Assembly Bill 165, which was introduced to the California legislature earlier this year, threatens students’ electronic privacy – and that’s something we at The Gazette find to be of great concern.
Currently, the California Electronic Communications Privacy Act (CalECPA) prohibits any government entity – including public schools – from searching a personal electronic device without a warrant. Under this proposed bill, such protections for students would become null and void.
AB 165 would allow any individual acting “for or on behalf of a local educational agency” to conduct a search of any “electronic device,” including cell phones. This description is not only incredibly vague, but dangerously so – any random administrator, teacher, janitor and everyone in between, can conduct a search of anyone’s device whenever they want, and they do not have to report to a judge or any other authority about the nature of the search.
This means they do not have to notify the individual of the reason for the search, or even if the search actually happened at all.
Also, there is no clear limit to what can be searched – photos, social media accounts, text messages, emails and even browser history would all be fair game.

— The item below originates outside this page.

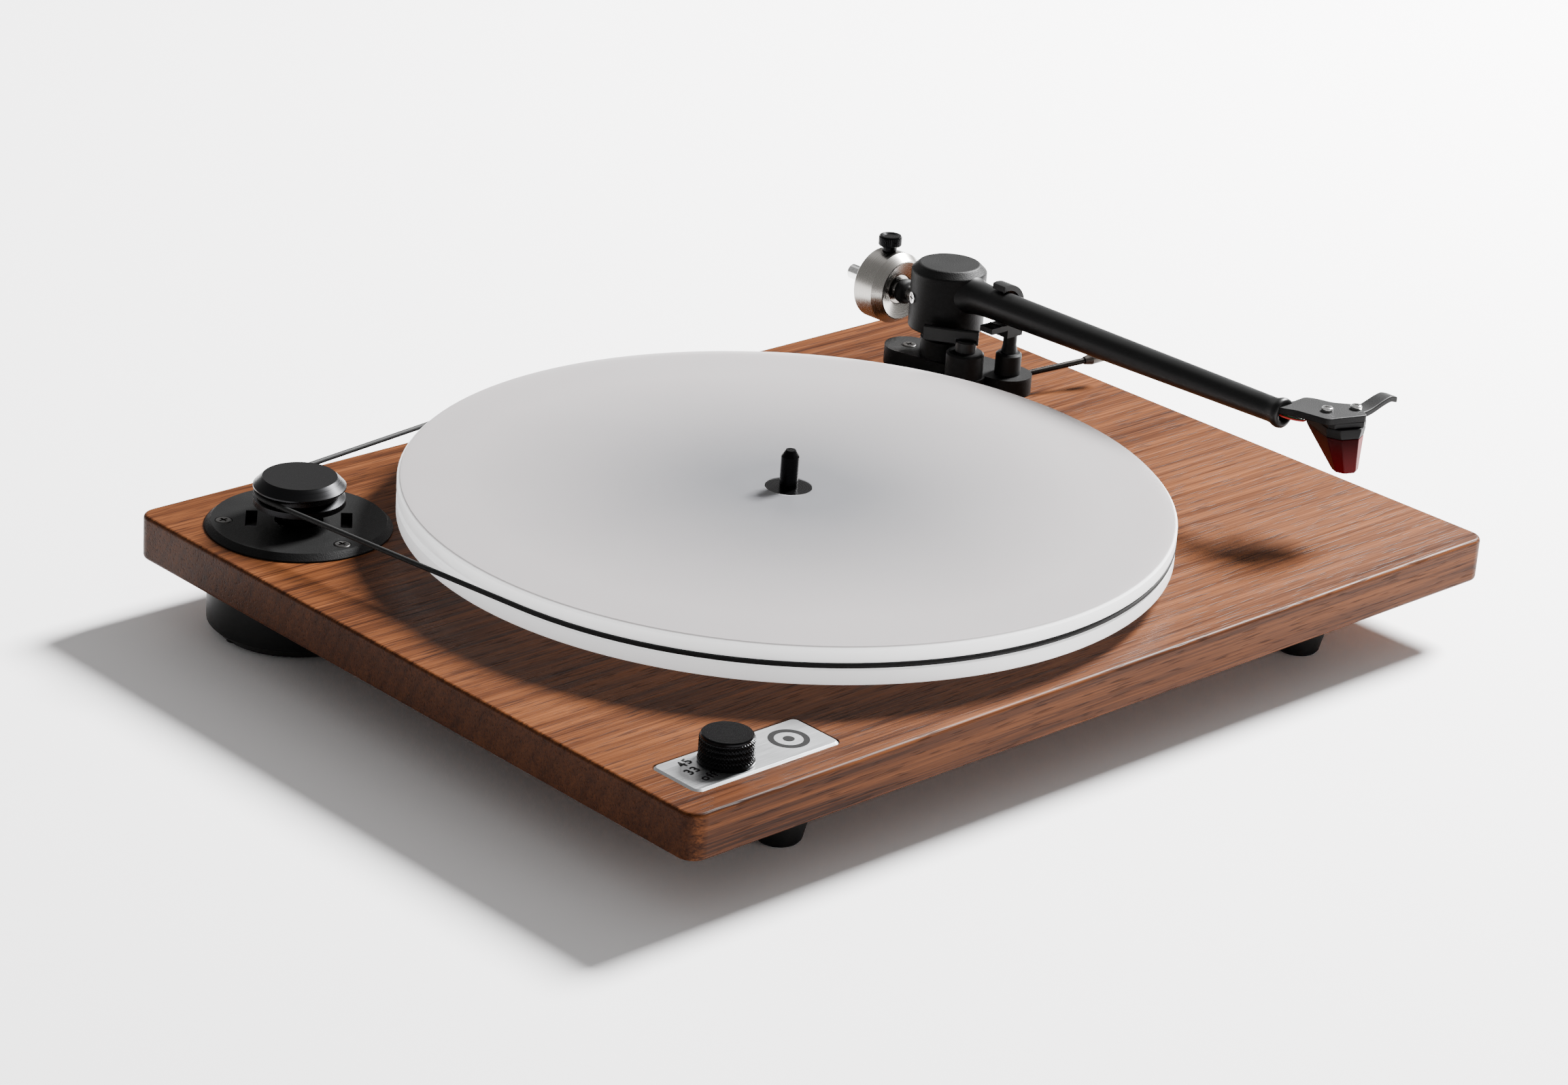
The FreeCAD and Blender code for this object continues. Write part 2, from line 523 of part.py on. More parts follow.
# the cue lever runs in a slot, from under the lift piston out to the right
lever_yaw = value("lever_turn")
lever_line = Rotation(Vector(0, 0, 1), lever_yaw).multVec(Vector(1, 0, 0))
hinge_local = point("barrel_x", "barrel_y", 0) + lever_line * value("lever_inner")
hinge = point(*arm_spot, TOP + " + 7.6") + hinge_local
base_frame_turn = Rotation(Vector(0, 0, 1), -value("base_turn"))
slot_centre = base_frame_turn.multVec(hinge_local + lever_line * 3)
slot_turn = Rotation(Vector(0, 0, 1), lever_yaw - value("base_turn"))
cut_block(arm_base, 2 * value("lever_inner") + 2, 4.6, "base_thick - 1",
          (slot_centre.x, slot_centre.y, BASE_Z + " - 0.01"), slot_turn)
pin_spot = base_frame_turn.multVec(hinge_local)
pin_turn = slot_turn.multiply(Rotation(Vector(1, 0, 0), 90))
pin_start = pin_spot - pin_turn.multVec(Vector(0, 0, 4.4))
cut_round(arm_base, "hinge_pin_radius + 0.02", 8.8, (pin_start.x, pin_start.y, TOP + " + 7.6"), pin_turn)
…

So basically, it would be legal for someone like principal Jennifer Leighton to look through a student’s text messages, not tell anybody about how she gained the information, but still punish the student anyway.
Why? For what purpose?
According to an article in the Elk Grove News, the writer of the bill intends to close a loophole that prevents school districts from searching district-owned devices.
The Gazette understands that administrators and school officials should be able to search devices that are work tools and are owned by the school district. But if this is the true purpose of AB 165, why is it written in such general terms? It’s trying to close a loophole that was created by a generality, so broad terms are not the solution. It doesn’t take a law degree to see that this is a solution in desperate search of a problem.
Why does the bill give any school staff member the ability to search a student’s device, as opposed to just administrators? Why does it make any device vulnerable to a search, as opposed to just district-owned devices? Why is there not some sort of higher authority that can hold school officials accountable for conducting unreasonable searches?
Oh wait, there is – it’s called the Fourth Amendment, which this bill clearly violates.
We have no doubt that this bill would get struck down by the courts if it came to that, but if this bill passes, there are going to be students who will be victimized before any sort of constitutional strike-down occurs.
And the situation only gets stickier for student journalists.
Many of the reporters for The Gazette communicate with sources via text message or email, and the issues discussed in these exchanges are sometimes quite sensitive. Often they are so sensitive that student sources fear they will be disciplined if they speak to us about it, so we promise them anonymity in print.
But more importantly, we promise their story will be told accurately and impactfully. We promise their voice will be heard, and they will not be punished for it.
If this bill passes, we can no longer make such promises. Our ability to report will be significantly hindered, and our credibility will be diminished.
How can we write a story about the relationship between drugs and academic pressure if we cannot interview a student who has used drugs? How can we write a story about cheating if we cannot interview a student who has plagiarized? How can we write a story that critically looks at school authorities if those very same authorities are peering over our shoulders the entire time?
The Gazette strongly opposes this bill and encourages anyone who feels the same way to contact California legislators and urge them to say no to AB 165.